Let’s face the fact. Science seems happy to use floppy definitions, if at all. Although the UNFCCC (Climate Change Convention, 1992) is soon getting 30 years old, one never could hear any complain, that the most fundamental terms weather and climate are not defined, although numerous essays have been written on the subject. Here are few essays analyzed about the term and processing of the UNFCCC:
- Daniel Bodansky (I) – On the road to a Draft Convention On Climate Change – Until December 1991
- Daniel Bodansky (II) – 1993 – The Convention in place – A Commentary
- Daniel Bodansky (III) – 2004 – On how the FCCC emerged
- Roger. A. Pielke Jr. on: – Misdefining “climate change”: consequences for science and action – 2005
- F. Pulvenis explains UNFCCC (1994): No real negotiations – Take it or leave it – Undeniable success.

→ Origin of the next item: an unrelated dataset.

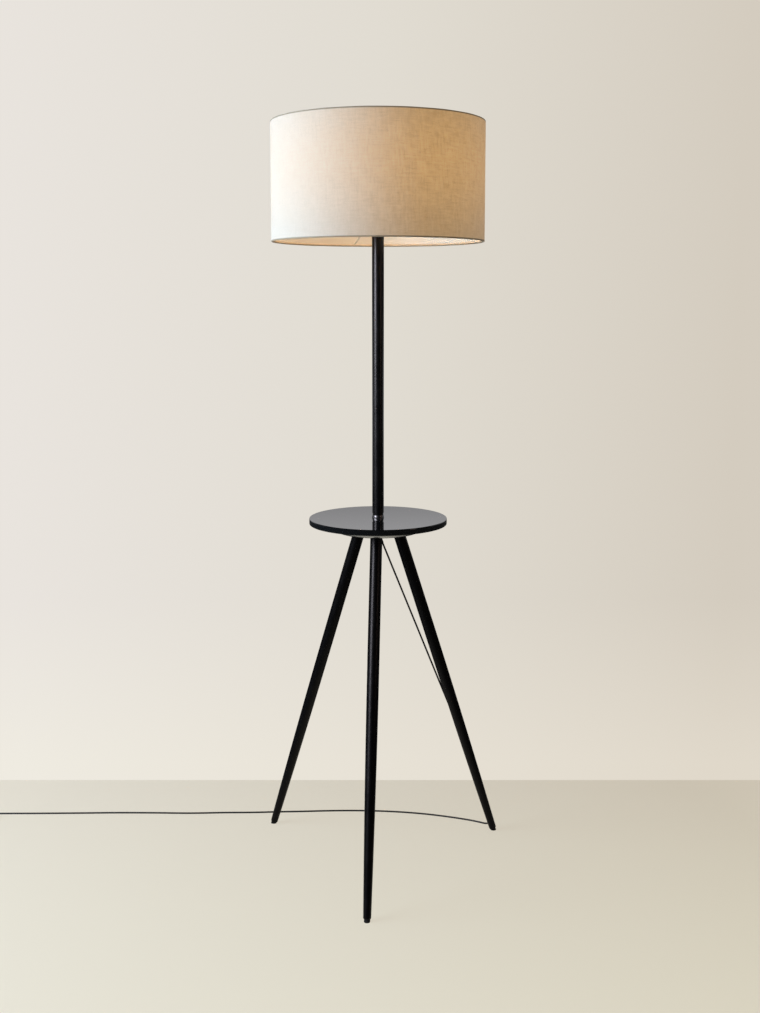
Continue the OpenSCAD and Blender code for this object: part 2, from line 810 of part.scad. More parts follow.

Let’s face the fact. Science seems to have little interest in listening and learning, as the following example indicates. Ten years ago, 18 of the most notable U.S. research organizations wrote an open letter to the Senators (AMS et al.-letter) dated October 21, 2009, writing –inter alias – excerpts:
___As you consider climate change legislation, we, as leaders of scientific organizations, write to state the consensus scientific view.
___climate change is occurring
___ climate change will have broad impacts on society
___ severity of climate change
___ We in the scientific community offer our assistance to inform your deliberations as you seek to address the impacts of climate change.
In the letter of 236 words, ‘climate change’ appears seven times.
This letter got a reply by surface mail and online about three weeks later, dated November 12, 2009 (AB-letter), expressing –inter alias- following concern (excerpts):
___ How could it happen that more than a dozen of the most prestigious scientific associations signed and submitted this letter on ‘climate change’ without having ensured that the used terminology is sufficiently defined. Good science can and is required to work with reasonable terms and explanations.
___ Actually nowadays climate is still defined as average weather, which may be fine for the general public, but nonsense as scientific term.
___ Article 1 of the FCCC providing definitions offers none on the term “climate”, and if it had been based on the common explanation on “average weather”, the word “weather” would have required a definition as well.
___ If your organization believes that “rigorous scientific research demonstrates that the greenhouse gases emitted by human activities“ has an impact on air temperatures, then any alert should be restricted to this aspect.
Nothing has changed ever since.
By the way. The two open letters were posted by the website “The Air Vent – Because the world needs another opinion” by Jeff Id on November 13, 2009. Few days later, the infamous hacker FOIA provided in comment No.10 a link to more than 1,000 emails and 3,000 other documents from the Climatic Research Unit from the University of East Anglia (UK). Did FOIA endorsed with his selection of the Jeff-Id post also concern with the climate definition?
No one knows. FOIA was never identified.
But “Climate Gate” (see: Wikipedia) took its course.